The day a heart attack struck me down is a hard one to remember.
I remember the stuff before (or during?): the cereal, the pressure in my chest, laying down thinking I was just not feeling well. I remember being tested in a room off the Emergency Room—but I do not remember the ER at all otherwise. I remember someone suggesting the first tests came back negative, and that maybe it was gastrointestinal. (Later tests would suggest otherwise.) I also remember them pumping me with all sorts of drugs. Maybe that’s when most of my memories get a little indistinct.
I have to admit, there was nothing pleasant about the whole thing.
I didn’t spend my Near Death Experience thinking about the things I regretted in the past. I thought—well, insofar as you can say I had any actual thoughts at all—about the things I hadn’t done yet, about the unfulfilled potentialities, the unfinished novels, the unseen sights, the unconquered challenges. I admit it was all very abstract. But I know where my focus was.
Three days later, I emerged from the hospital, slowly and weakly, with one collapsed artery and an arsenal of medications. Used to be, I took one pill twice a day for my blood pressure, which has been high since I was 19. Now, there were a dozen medications, some twice daily, and insulin–thanks to the diabetes–as many as four times a day, depending on my sugar readings.
So now I’m stabbing myself multiple times a day. First to check my sugar, then to add insulin.
The first week, it was an effort to get from the bed to the couch.
I didn’t want to stay weak. I didn’t want to stay dependent upon an assortment of pills and shots.
That’s my motivation.
The fitter I am–the lower my weight and the better I eat–the more likely I’ll be able to kick some of those medications. A few–like a daily vitamin–might stay forever, but overall I wanted to get rid of as many as I could. I told my doctor this. I said it was an intention. A goal. A purpose. I want to be able to go climb Kilimanjaro and not have to worry about accidentally dropping my supply down the side of the mountain on the third day. (I still need someone to provide me with the chance to climb that mountain and see those glaciers.)

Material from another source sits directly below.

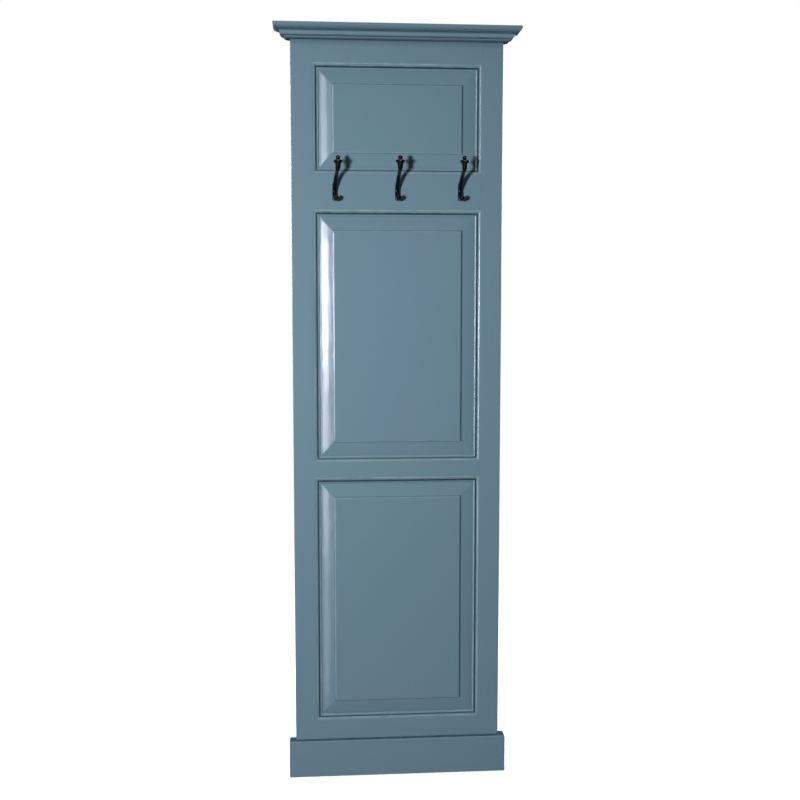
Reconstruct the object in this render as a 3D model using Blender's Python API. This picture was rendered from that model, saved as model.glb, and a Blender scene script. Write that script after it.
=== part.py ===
"""Tall painted coat panel: a three-panel frame with a crown, a plinth and three double coat hooks.

X runs to the right as seen from the front, -Y is the front, +Z is up.
The origin is on the wall face (the back of the frame) at the floor, on the centre line.
All lengths are in metres.
"""
import math

import bmesh
import bpy
from mathutils import Matrix, Vector

MM = 0.001

# ---- driving dimensions -------------------------------------------------------------------
HEIGHT = 2.000            # floor to the top of the crown
HALF_WIDTH = 0.27775      # centre line to the outer edge of a stile
THICK = 0.020             # frame stock
GAP = 0.0003              # clearance between neighbouring pieces
MITRE_GAP = 0.0004        # the same, measured along a mitred piece

# the moulded inner edge of the stiles and rails
STICK = 0.018             # width of the moulding, from the flat face to the sight edge
OVOLO_WIDE, OVOLO_DEEP = 0.0096, 0.0033
QUIRK_DEEP = 0.0062       # floor of the small channel beside the ovolo
BEAD_NEAR, BEAD_FAR, BEAD_TOP = 0.0120, 0.0144, 0.0040
LIP_DEEP = 0.0070         # face to the front wall of the panel groove
GROOVE_WIDE, GROOVE_DEEP = 0.0064, 0.0095

# rail name: (lower sight edge or end, upper sight edge or end)
FRAME_TOP = 1.9840
RAILS = {
    "bottom_rail": (0.0, 0.1693),
    "middle_rail": (0.8055, 0.8798),
    "hook_rail": (1.5150, 1.6403),
    "top_rail": (1.8914, FRAME_TOP),
}
STICK_EDGES = {"bottom_rail": "u", "middle_rail": "lu", "hook_rail": "lu", "top_rail": "l"}
PANELS = {
    "bottom_panel": ("bottom_rail", "middle_rail"),
    "middle_panel": ("middle_rail", "hook_rail"),
    "top_panel": ("hook_rail", "top_rail"),
}
SIGHT_X = 0.2050          # centre line to the sight edge of a stile
FLAT_X = SIGHT_X + STICK  # centre line to the flat face of a stile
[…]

For me, this isn’t going to happen overnight. But in the past twelve months, since the heart attack, I’ve managed to drop my weight by almost 60 pounds. Additionally, albeit with the help of all that medicine, I’ve got all my numbers–cholesterol, blood pressure, blood sugar–under control. I’m no longer insulin dependent. Under medical guidance, I’ve eliminated some of the medicine. I still take a lot. But they’re going away.
That’s my motivation.
Your motivation, if you don’t already have one, should be to avoid this scenario. Don’t go until it’s too late, or almost too late, or close enough to too late that you simply cannot recover.